(Entries with model source code)
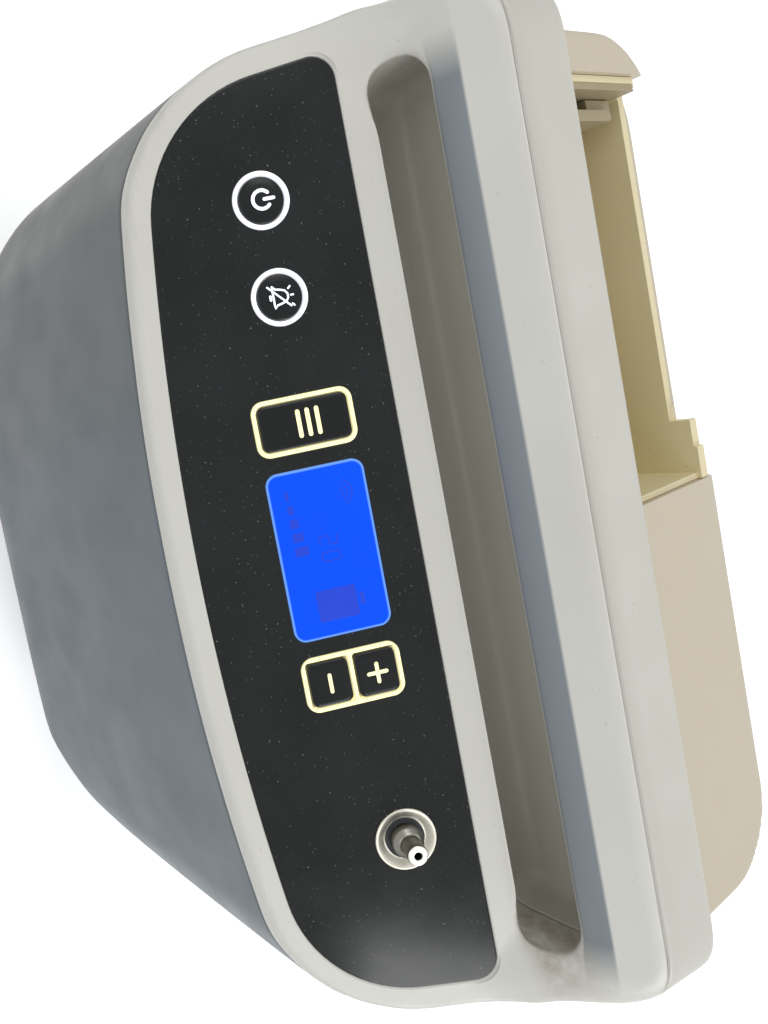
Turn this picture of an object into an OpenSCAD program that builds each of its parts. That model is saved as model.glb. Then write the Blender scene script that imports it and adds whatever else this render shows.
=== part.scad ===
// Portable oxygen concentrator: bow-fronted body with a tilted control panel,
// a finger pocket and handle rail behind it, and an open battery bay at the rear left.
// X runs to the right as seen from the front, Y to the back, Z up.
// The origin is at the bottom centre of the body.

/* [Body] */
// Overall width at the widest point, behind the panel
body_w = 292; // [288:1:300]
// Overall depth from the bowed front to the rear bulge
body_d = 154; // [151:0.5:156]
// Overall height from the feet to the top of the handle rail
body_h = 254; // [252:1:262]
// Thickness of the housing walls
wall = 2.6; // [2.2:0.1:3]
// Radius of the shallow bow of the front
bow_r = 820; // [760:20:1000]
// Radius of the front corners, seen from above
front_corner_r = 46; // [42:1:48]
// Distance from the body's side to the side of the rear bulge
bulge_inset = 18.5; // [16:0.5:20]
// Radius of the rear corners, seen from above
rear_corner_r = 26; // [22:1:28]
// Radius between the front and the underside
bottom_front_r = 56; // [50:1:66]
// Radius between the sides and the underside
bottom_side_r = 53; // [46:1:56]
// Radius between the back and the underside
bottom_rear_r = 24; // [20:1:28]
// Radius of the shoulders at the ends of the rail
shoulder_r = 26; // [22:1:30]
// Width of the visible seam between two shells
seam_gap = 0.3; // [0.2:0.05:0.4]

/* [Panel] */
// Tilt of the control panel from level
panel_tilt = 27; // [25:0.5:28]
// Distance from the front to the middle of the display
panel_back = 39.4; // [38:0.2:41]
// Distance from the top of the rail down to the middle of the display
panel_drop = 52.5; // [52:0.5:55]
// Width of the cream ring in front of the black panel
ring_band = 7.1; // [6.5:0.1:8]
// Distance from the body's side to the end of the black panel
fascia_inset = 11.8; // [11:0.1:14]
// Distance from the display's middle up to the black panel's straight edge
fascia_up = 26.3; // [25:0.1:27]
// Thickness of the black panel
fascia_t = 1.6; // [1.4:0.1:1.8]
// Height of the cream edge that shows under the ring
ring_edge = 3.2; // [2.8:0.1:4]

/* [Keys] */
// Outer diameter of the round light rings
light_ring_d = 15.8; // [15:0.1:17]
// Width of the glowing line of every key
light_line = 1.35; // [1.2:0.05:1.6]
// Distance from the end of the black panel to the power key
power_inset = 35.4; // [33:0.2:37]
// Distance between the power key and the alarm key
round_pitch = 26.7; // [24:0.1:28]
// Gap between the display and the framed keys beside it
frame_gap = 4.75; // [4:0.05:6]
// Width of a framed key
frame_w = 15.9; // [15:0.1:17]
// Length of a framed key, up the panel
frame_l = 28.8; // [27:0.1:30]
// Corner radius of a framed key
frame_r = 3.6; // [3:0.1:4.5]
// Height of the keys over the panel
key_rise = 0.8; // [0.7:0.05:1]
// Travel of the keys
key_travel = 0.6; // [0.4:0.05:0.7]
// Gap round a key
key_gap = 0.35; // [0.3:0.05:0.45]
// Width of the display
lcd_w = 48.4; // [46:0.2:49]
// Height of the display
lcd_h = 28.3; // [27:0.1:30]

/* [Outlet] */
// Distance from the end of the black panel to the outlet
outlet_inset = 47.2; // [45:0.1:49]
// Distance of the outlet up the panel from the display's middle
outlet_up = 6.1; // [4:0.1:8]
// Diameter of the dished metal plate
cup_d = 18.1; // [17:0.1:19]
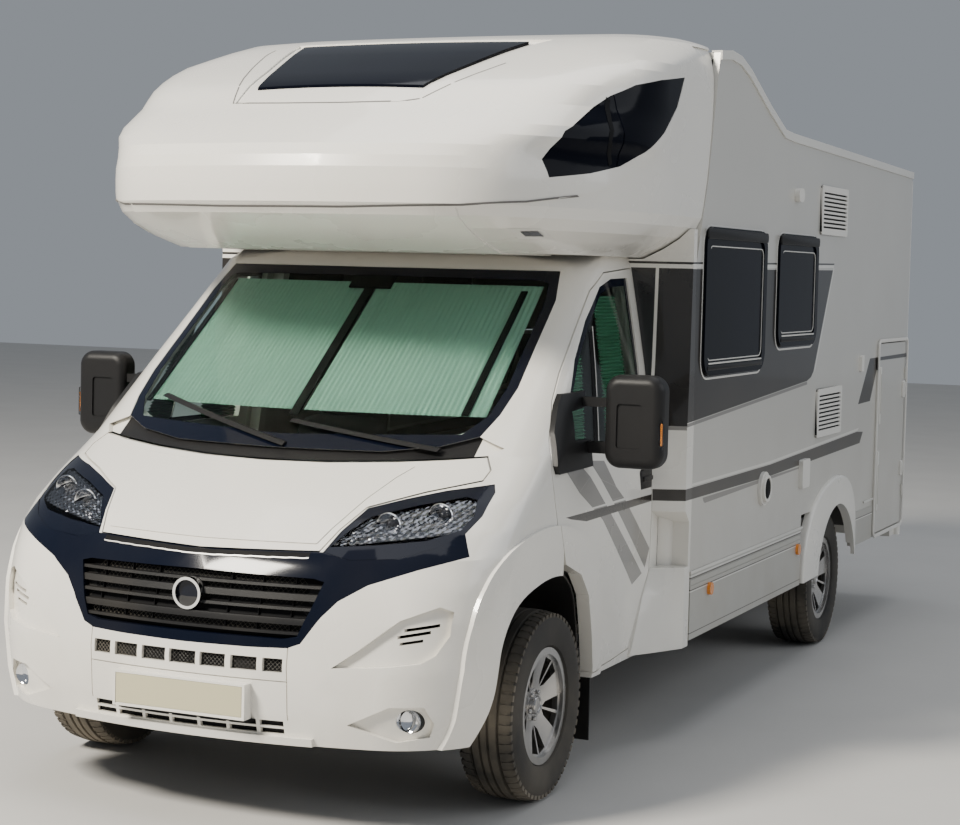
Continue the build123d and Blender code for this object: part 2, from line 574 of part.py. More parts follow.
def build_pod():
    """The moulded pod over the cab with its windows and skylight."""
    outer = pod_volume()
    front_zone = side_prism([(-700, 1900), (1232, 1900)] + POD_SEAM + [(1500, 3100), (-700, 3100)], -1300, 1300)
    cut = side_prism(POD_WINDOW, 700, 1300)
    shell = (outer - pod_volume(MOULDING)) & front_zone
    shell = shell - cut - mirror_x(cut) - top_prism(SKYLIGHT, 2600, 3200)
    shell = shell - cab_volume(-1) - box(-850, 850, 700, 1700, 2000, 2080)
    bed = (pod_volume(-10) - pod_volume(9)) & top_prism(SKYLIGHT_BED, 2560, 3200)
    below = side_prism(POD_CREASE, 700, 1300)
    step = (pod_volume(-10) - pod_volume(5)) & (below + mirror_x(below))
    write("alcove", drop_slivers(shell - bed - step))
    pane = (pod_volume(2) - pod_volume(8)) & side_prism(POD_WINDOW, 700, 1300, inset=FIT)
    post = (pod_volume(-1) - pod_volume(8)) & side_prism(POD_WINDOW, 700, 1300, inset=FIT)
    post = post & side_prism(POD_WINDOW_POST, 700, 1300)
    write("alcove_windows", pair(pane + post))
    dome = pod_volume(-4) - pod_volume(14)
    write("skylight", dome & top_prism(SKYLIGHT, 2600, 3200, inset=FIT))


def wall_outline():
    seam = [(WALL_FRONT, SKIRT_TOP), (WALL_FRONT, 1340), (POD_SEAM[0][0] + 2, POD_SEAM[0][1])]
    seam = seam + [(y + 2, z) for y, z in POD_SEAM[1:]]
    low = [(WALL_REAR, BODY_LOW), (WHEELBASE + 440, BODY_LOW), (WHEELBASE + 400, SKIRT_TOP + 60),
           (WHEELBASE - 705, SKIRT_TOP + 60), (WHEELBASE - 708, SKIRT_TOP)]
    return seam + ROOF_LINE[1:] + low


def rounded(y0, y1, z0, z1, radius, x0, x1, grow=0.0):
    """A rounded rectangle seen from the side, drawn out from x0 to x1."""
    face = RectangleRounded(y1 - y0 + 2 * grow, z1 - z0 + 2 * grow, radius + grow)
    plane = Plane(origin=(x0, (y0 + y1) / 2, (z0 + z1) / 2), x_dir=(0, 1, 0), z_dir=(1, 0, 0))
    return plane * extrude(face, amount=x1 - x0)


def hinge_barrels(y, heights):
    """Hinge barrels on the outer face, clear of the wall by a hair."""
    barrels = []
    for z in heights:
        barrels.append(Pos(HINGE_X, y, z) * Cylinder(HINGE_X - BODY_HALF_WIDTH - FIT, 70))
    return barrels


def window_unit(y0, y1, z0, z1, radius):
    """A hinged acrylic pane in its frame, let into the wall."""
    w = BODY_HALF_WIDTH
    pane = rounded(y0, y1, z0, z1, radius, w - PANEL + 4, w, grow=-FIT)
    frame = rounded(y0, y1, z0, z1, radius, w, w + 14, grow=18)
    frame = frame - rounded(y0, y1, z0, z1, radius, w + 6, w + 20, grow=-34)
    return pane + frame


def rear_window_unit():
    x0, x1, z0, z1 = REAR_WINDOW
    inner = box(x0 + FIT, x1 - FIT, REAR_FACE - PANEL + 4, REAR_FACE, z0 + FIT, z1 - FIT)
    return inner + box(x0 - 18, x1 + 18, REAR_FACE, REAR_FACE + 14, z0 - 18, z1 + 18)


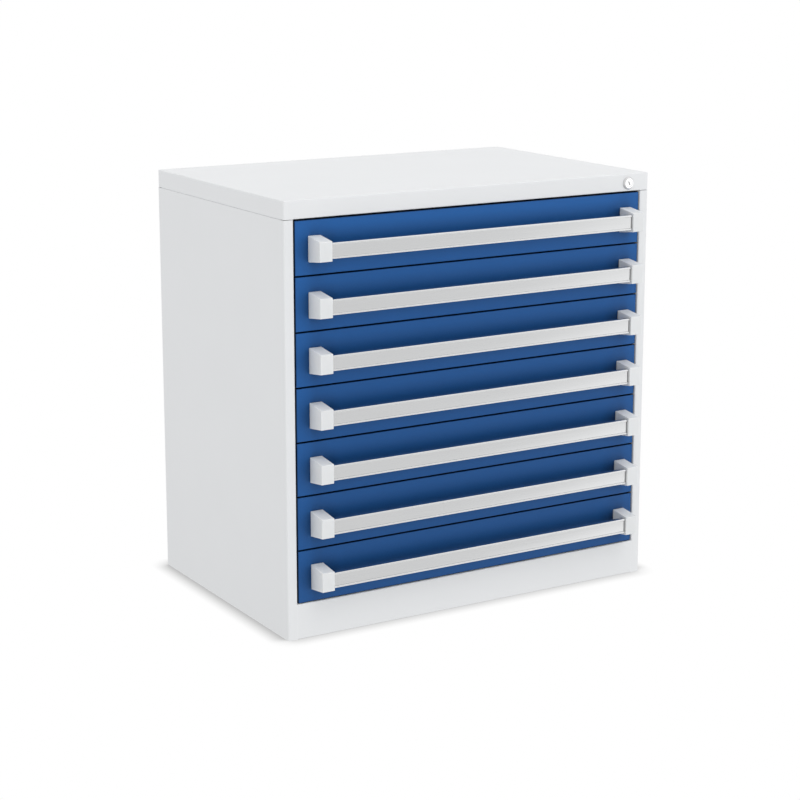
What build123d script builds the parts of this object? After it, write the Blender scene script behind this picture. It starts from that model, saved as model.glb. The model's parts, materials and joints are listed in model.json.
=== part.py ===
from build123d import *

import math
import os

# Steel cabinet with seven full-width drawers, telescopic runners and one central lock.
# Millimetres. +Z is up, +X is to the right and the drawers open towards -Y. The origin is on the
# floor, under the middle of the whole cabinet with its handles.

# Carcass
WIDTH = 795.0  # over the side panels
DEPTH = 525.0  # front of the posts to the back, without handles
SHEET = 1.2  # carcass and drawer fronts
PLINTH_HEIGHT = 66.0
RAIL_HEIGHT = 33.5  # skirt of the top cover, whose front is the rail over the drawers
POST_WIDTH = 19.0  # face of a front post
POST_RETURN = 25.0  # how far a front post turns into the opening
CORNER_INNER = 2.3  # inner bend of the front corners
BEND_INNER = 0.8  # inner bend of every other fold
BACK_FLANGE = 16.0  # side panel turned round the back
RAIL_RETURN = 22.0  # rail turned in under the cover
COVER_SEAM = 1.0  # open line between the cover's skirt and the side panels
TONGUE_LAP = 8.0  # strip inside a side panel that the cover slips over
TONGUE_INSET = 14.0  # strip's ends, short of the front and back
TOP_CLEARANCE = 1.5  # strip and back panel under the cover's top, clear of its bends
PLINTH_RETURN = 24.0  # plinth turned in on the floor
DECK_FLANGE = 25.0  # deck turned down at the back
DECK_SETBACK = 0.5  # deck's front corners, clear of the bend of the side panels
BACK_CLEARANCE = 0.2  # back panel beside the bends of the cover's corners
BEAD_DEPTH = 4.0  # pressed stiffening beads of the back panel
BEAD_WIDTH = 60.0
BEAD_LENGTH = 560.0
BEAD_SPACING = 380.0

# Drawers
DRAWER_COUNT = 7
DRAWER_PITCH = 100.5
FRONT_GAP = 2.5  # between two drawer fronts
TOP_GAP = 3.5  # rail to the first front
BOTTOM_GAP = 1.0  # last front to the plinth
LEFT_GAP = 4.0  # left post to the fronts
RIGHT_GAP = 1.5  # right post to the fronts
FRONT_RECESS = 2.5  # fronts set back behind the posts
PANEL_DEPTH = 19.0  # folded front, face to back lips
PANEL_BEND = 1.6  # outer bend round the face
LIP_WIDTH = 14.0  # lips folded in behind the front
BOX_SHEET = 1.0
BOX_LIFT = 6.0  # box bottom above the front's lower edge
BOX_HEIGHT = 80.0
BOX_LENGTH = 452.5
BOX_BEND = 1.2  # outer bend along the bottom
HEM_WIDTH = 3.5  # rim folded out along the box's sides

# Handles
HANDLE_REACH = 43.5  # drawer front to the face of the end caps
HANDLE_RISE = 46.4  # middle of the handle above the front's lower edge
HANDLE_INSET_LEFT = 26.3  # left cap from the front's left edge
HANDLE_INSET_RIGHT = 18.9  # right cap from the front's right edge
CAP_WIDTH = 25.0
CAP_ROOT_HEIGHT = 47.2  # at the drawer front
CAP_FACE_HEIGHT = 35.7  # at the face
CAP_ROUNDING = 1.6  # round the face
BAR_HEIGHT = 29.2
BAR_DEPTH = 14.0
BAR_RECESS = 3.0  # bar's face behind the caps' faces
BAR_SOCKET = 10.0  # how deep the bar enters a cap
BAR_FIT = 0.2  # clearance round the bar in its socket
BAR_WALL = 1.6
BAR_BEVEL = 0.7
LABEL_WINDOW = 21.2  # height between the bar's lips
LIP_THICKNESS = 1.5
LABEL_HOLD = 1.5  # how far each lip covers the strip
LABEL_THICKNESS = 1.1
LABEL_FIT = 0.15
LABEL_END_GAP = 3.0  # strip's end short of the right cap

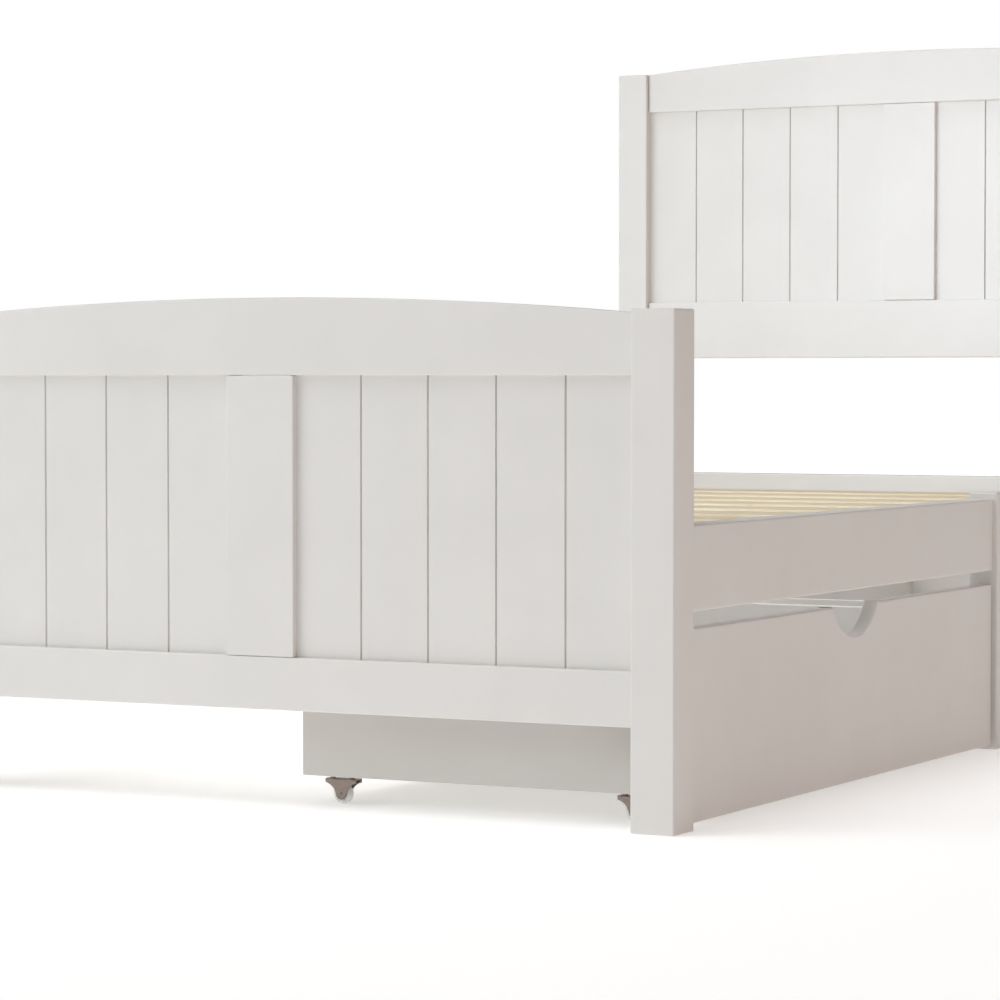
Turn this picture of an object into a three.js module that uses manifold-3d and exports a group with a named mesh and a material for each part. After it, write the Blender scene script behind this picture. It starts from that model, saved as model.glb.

TASK BRIEF:
In the listing above, find the line with "What build123d script" and the line with "BEAD_SPACING = 380.0". Output those two lines and every line between them, exactly as written.

SOLUTION FOR THIS TASK:
What build123d script builds the parts of this object? After it, write the Blender scene script behind this picture. It starts from that model, saved as model.glb. The model's parts, materials and joints are listed in model.json.
=== part.py ===
from build123d import *

import math
import os

# Steel cabinet with seven full-width drawers, telescopic runners and one central lock.
# Millimetres. +Z is up, +X is to the right and the drawers open towards -Y. The origin is on the
# floor, under the middle of the whole cabinet with its handles.

# Carcass
WIDTH = 795.0  # over the side panels
DEPTH = 525.0  # front of the posts to the back, without handles
SHEET = 1.2  # carcass and drawer fronts
PLINTH_HEIGHT = 66.0
RAIL_HEIGHT = 33.5  # skirt of the top cover, whose front is the rail over the drawers
POST_WIDTH = 19.0  # face of a front post
POST_RETURN = 25.0  # how far a front post turns into the opening
CORNER_INNER = 2.3  # inner bend of the front corners
BEND_INNER = 0.8  # inner bend of every other fold
BACK_FLANGE = 16.0  # side panel turned round the back
RAIL_RETURN = 22.0  # rail turned in under the cover
COVER_SEAM = 1.0  # open line between the cover's skirt and the side panels
TONGUE_LAP = 8.0  # strip inside a side panel that the cover slips over
TONGUE_INSET = 14.0  # strip's ends, short of the front and back
TOP_CLEARANCE = 1.5  # strip and back panel under the cover's top, clear of its bends
PLINTH_RETURN = 24.0  # plinth turned in on the floor
DECK_FLANGE = 25.0  # deck turned down at the back
DECK_SETBACK = 0.5  # deck's front corners, clear of the bend of the side panels
BACK_CLEARANCE = 0.2  # back panel beside the bends of the cover's corners
BEAD_DEPTH = 4.0  # pressed stiffening beads of the back panel
BEAD_WIDTH = 60.0
BEAD_LENGTH = 560.0
BEAD_SPACING = 380.0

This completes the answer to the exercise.